# WORK TO COMPLETE:
Print verbatim the opening line of the material and every subsequent line through the one containing "b, c, clamped)".

# STORED DATA:
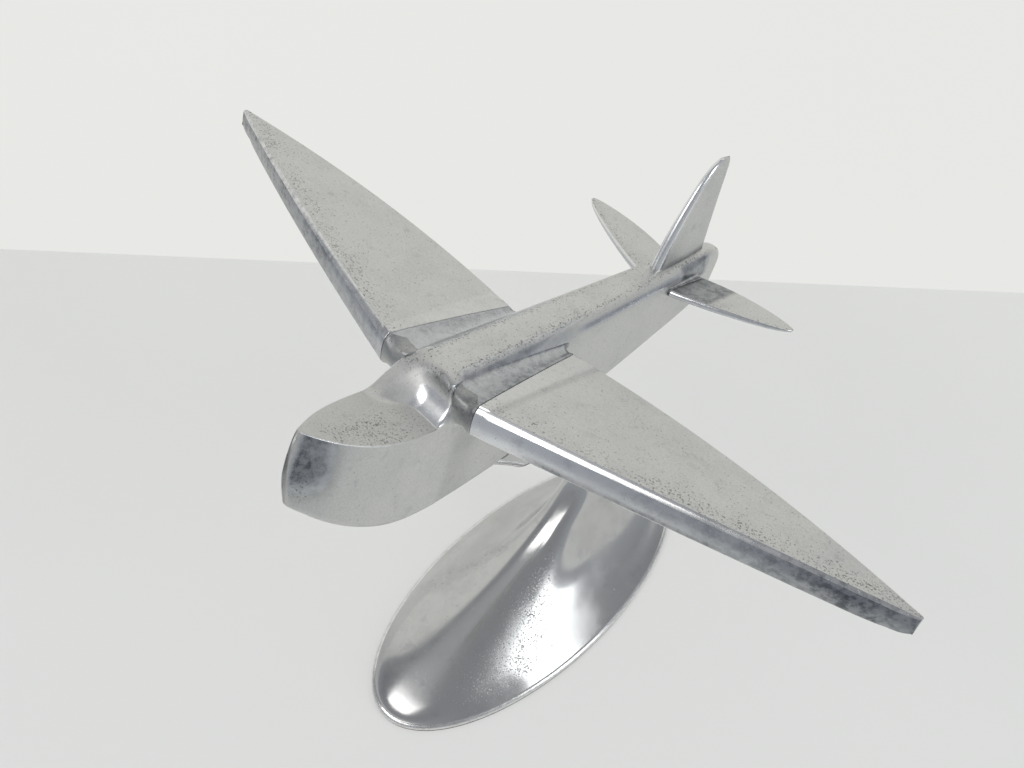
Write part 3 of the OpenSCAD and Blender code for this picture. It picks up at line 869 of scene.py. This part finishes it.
# %% Felt pad
FELT_INSET, FELT_TALL = 0.3, 1.2
bm = bmesh.new()
bmesh.ops.create_circle(bm, cap_ends=True, radius=1, segments=180)
oval = (FOOT_W / 2 - FELT_INSET, FOOT_LEN / 2 - FELT_INSET, 1)
bmesh.ops.scale(bm, vec=oval, verts=bm.verts)
grown = bmesh.ops.extrude_face_region(bm, geom=bm.faces[:])["geom"]
lifted = [g for g in grown if isinstance(g, bmesh.types.BMVert)]
bmesh.ops.translate(bm, vec=(0, 0, FELT_TALL), verts=lifted)
bmesh.ops.recalc_face_normals(bm, faces=bm.faces)
upright_edges = [e for e in bm.edges if abs(e.verts[0].co.z - e.verts[1].co.z) < 0.01]
ease_edges(bm, upright_edges, 0.2, 2)
felt = piece("felt_oval", bm, TO_METRES, "felt_pad")

# %% [markdown]
# Shader helpers
# A material is a small network of nodes. A few short helpers keep the recipes readable: one adds
# a node and feeds its sockets, the others join values and colours.

# %% Node helpers
def feed(tree, socket, value):
    """Gives a socket a link or a constant."""
    if isinstance(value, bpy.types.NodeSocket):
        tree.links.new(value, socket)
    else:
        socket.default_value = value


def feed_all(tree, node, **inputs):
    """Inputs are named as on the node, or i0, i1 and so on by number."""
    for key, value in inputs.items():
        numbered = key[0] == "i" and key[1:].isdigit()
        feed(tree, node.inputs[int(key[1:]) if numbered else key.replace("_", " ")], value)


def add(tree, kind, settings=None, **inputs):
    node = tree.nodes.new(kind)
    for key, value in (settings or {}).items():
        setattr(node, key, value)
    feed_all(tree, node, **inputs)
    return node


def math_node(tree, operation, a, b=0.0, c=0.0, clamped=False):
    settings = {"operation": operation, "use_clamp": clamped}
    return add(tree, "ShaderNodeMath", settings, i0=a, i1=b, i2=c).outputs[0]


def times(tree, a, b, clamped=False):
    return math_node(tree, "MULTIPLY", a, b, clamped=clamped)


def times_add(tree, a, b, c, clamped=False):
    return math_node(tree, "MULTIPLY_ADD", a, b, c, clamped)


def ramp(tree, value, low, high, from_value=0.0, to_value=1.0):
    node = add(tree, "ShaderNodeMapRange", {"interpolation_type": "SMOOTHSTEP"},
               Value=value, From_Min=low, From_Max=high, To_Min=from_value, To_Max=to_value)
    return node.outputs[0]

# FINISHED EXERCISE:
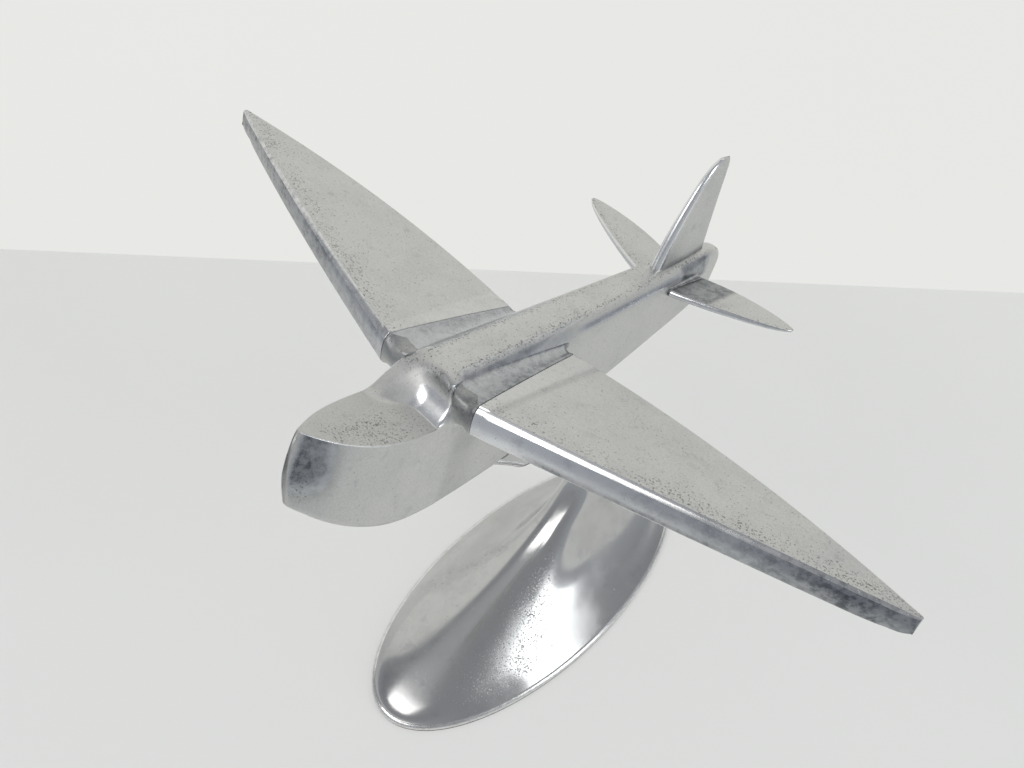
Write part 3 of the OpenSCAD and Blender code for this picture. It picks up at line 869 of scene.py. This part finishes it.
# %% Felt pad
FELT_INSET, FELT_TALL = 0.3, 1.2
bm = bmesh.new()
bmesh.ops.create_circle(bm, cap_ends=True, radius=1, segments=180)
oval = (FOOT_W / 2 - FELT_INSET, FOOT_LEN / 2 - FELT_INSET, 1)
bmesh.ops.scale(bm, vec=oval, verts=bm.verts)
grown = bmesh.ops.extrude_face_region(bm, geom=bm.faces[:])["geom"]
lifted = [g for g in grown if isinstance(g, bmesh.types.BMVert)]
bmesh.ops.translate(bm, vec=(0, 0, FELT_TALL), verts=lifted)
bmesh.ops.recalc_face_normals(bm, faces=bm.faces)
upright_edges = [e for e in bm.edges if abs(e.verts[0].co.z - e.verts[1].co.z) < 0.01]
ease_edges(bm, upright_edges, 0.2, 2)
felt = piece("felt_oval", bm, TO_METRES, "felt_pad")

# %% [markdown]
# Shader helpers
# A material is a small network of nodes. A few short helpers keep the recipes readable: one adds
# a node and feeds its sockets, the others join values and colours.

# %% Node helpers
def feed(tree, socket, value):
    """Gives a socket a link or a constant."""
    if isinstance(value, bpy.types.NodeSocket):
        tree.links.new(value, socket)
    else:
        socket.default_value = value


def feed_all(tree, node, **inputs):
    """Inputs are named as on the node, or i0, i1 and so on by number."""
    for key, value in inputs.items():
        numbered = key[0] == "i" and key[1:].isdigit()
        feed(tree, node.inputs[int(key[1:]) if numbered else key.replace("_", " ")], value)


def add(tree, kind, settings=None, **inputs):
    node = tree.nodes.new(kind)
    for key, value in (settings or {}).items():
        setattr(node, key, value)
    feed_all(tree, node, **inputs)
    return node


def math_node(tree, operation, a, b=0.0, c=0.0, clamped=False):
    settings = {"operation": operation, "use_clamp": clamped}
    return add(tree, "ShaderNodeMath", settings, i0=a, i1=b, i2=c).outputs[0]


def times(tree, a, b, clamped=False):
    return math_node(tree, "MULTIPLY", a, b, clamped=clamped)


def times_add(tree, a, b, c, clamped=False):
    return math_node(tree, "MULTIPLY_ADD", a, b, c, clamped)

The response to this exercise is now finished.